In Six Sigma terminology, the success of an improvement is measured by how well the training organization meets the customers’ critical-to-quality issues—as defined by the customer.

In Six Sigma, these criteria are specific and unique to each customer. For example, for a compliance program, the customer may have a requirement that 100 percent of employees successfully complete the program by a certain date. There may not be any learning or business objectives beyond this. Here, success may be measured by completion rate. In a food-safety program, the customer’s criteria of success may be a 90 percent or higher score on the exit exam. This is a “learning” objective.

A training organization should capture these requirements on the signoff form (or during the performance consulting process) and establish a process for capturing this data to meet the customer’s needs. Can success be gauged against these customer-driven requirements? Yes.

How Close Is the Training Organization to Perfection?

Six Sigma addresses this question. The term “sigma” refers to the statistical standard deviation (a measure of how much variance there is in the results). In a sense, the sigma level is “how close we are to perfection.”

In Six Sigma terms, perfection is defined by these customer requirements. A Six Sigma defect is defined as anything outside of these customer specifications.

Suppose, again, that one customer’s issue is “time to market”—the customer needs the course to be out in three weeks. If 90 percent of the time the course is delivered within three weeks, then the training organization is between 4 Sigma and 5 Sigma. A second customer requirement may be cost. The client demands that the program come in on-budget. If the ability to meet this need is measured and it is achieved 66 percent of the time, only 2 Sigma has been attained (far below 6).

How Do You Operationalize the Measurement of Customer Satisfaction?

Once you come to grips with the “attainment” of “customer satisfaction” concept, it is not difficult to measure. At DTCC Learning, the Six Sigma approach is used to measure every single learning program. The voice-of-the-customer requirements are identified up-front, turned into specifications, and then used to measure the sigma of each measure and, ultimately, the program itself. Programs can then be ranked by their “sigma” results.

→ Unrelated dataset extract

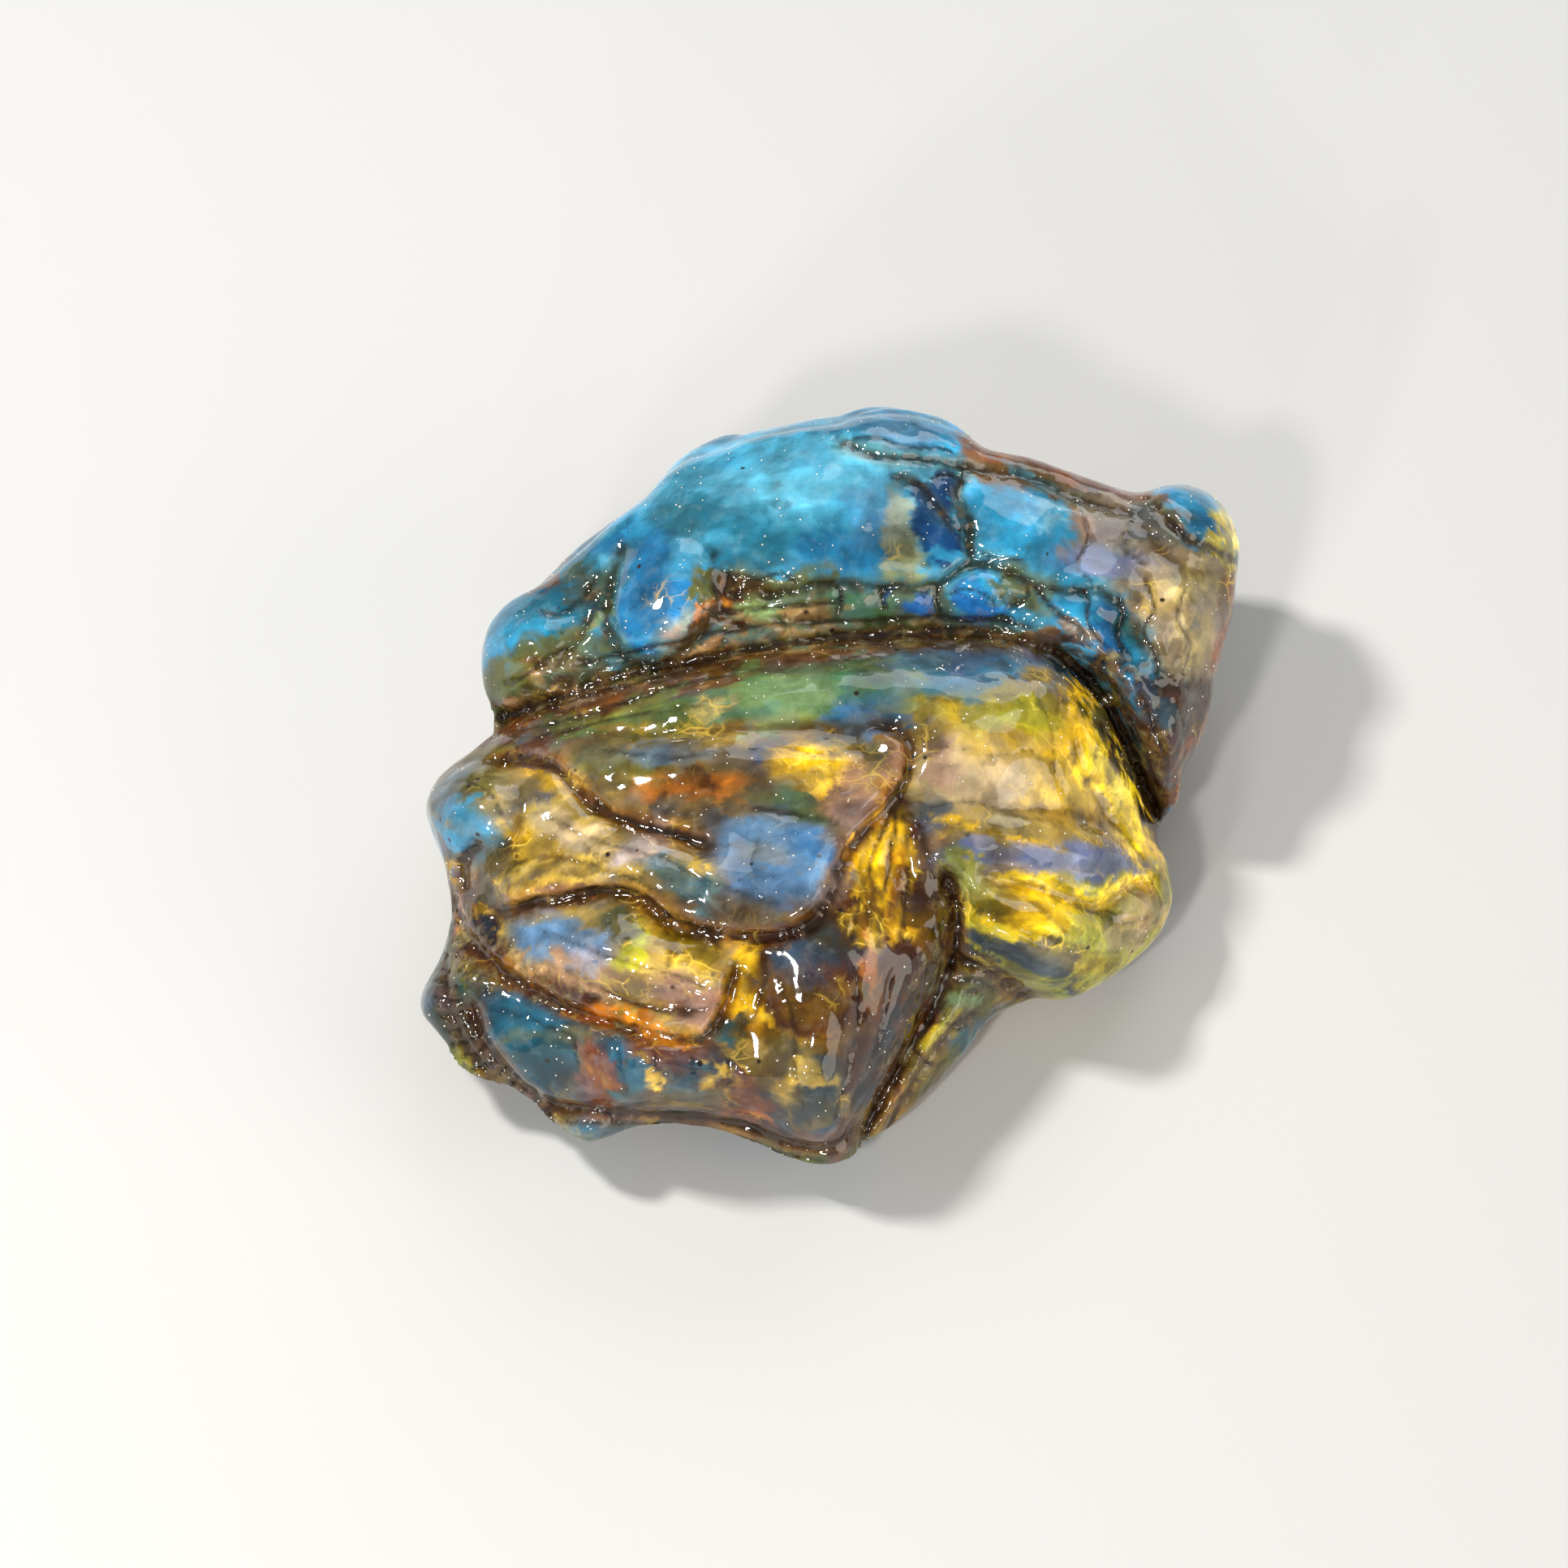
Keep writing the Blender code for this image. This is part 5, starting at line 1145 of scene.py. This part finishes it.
def tintClouds(places, seen, tone, low):
    # smoky clouds of other tones, drawn out along the flow
    for name, much, wavelength, stretch, above, side, seed in clouds.values():
        flow = np.stack([seen[:, 0] / stretch, seen[:, 1] * 1.15, places[:, 2] / stretch], 1)
        share = smoothStep(noiseAt(flow, wavelength * mm, seed), above, above + 0.28)
        share *= much * (low if side == "low" else 1 - low)
        tone = tone * (1 - share[:, None]) + linearTone(name) * share[:, None]
    return tone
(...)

For example, if one of the Six Sigma measures was on-time delivery, DTCC measures the “days behind schedule” for each program. If another measure was meeting budget compliance, it is easy to measure the “percent over budget” for each program. If a third measure is “percent of target audience completed within 180 days,” then again this can easily be measured.

Note that “How satisfied was the customer?” is not a Kirkpatrick measure, so if you follow the traditional Kirkpatrick model you may miss it completely.

We encourage every training organization to capture these voice-of-the-customer needs through a business unit signoff form or performance consulting process. These processes can then track progress against goals and use these as a way of “scoring” delivery success. You can establish a set of eight to ten of these measures yourself and easily develop your own benchmarks.

These benchmark measures serve two important values: first, they will give you excellent operational targets to improve your learning operations; second, they will give your business unit customers tremendous confidence in your organization.